Friday, July 4, 2008

Beer'n hotdog day!

Today is July 4th, the day that used to be set aside for us to celebrate America's Independence, as I wrote yesterday in the post directly beneath this one. It is sad but true that this is no longer what the holiday means to many (and judging by what I see around me, most) Americans. Perhaps this is not the case in your neck of the woods, but I happen to live in one of the most (comparatively speaking) 'conservative' states and regions in America. So I think the tendency would most likely be that as we move away from the center, this irreverant attitude towards our nation's birthday would become more pronounced.

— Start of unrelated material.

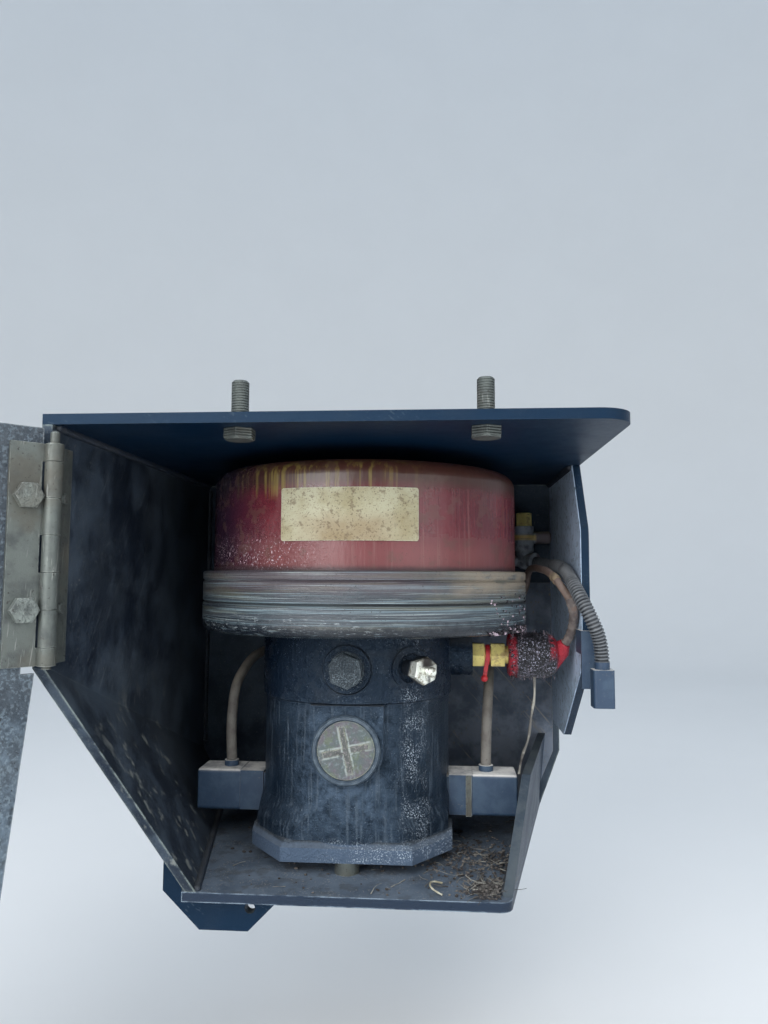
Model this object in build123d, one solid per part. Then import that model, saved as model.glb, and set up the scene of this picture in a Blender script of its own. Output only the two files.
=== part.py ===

After returning home late yesterday evening I got online and went to several sites listed in my blogroll, including VFR where this entry had been posted while I was away. In the entry Richard W. complains about the "lowering of standards" in diverse America. But you know what the B.O. supporting preacher said: "our nation's diversity (uh, I meant to say pluralism, sorry) is much more to be celebrated than to be feared" even though, according to B.O., as racial and cultural diversity increases in America, America becomes an ever more dangerous place to live. But I digress...

In his concluding remarks in his email to L.A., Richard writes that he's going to view the "fourth of July" as a day of mourning, with one consolation -- beer and hotdogs are hard to ruin, and I respond:

Richard wrote:

Ah, our America. Happy Forth of July? Hmm. I think I'm viewing it as a day or mourning.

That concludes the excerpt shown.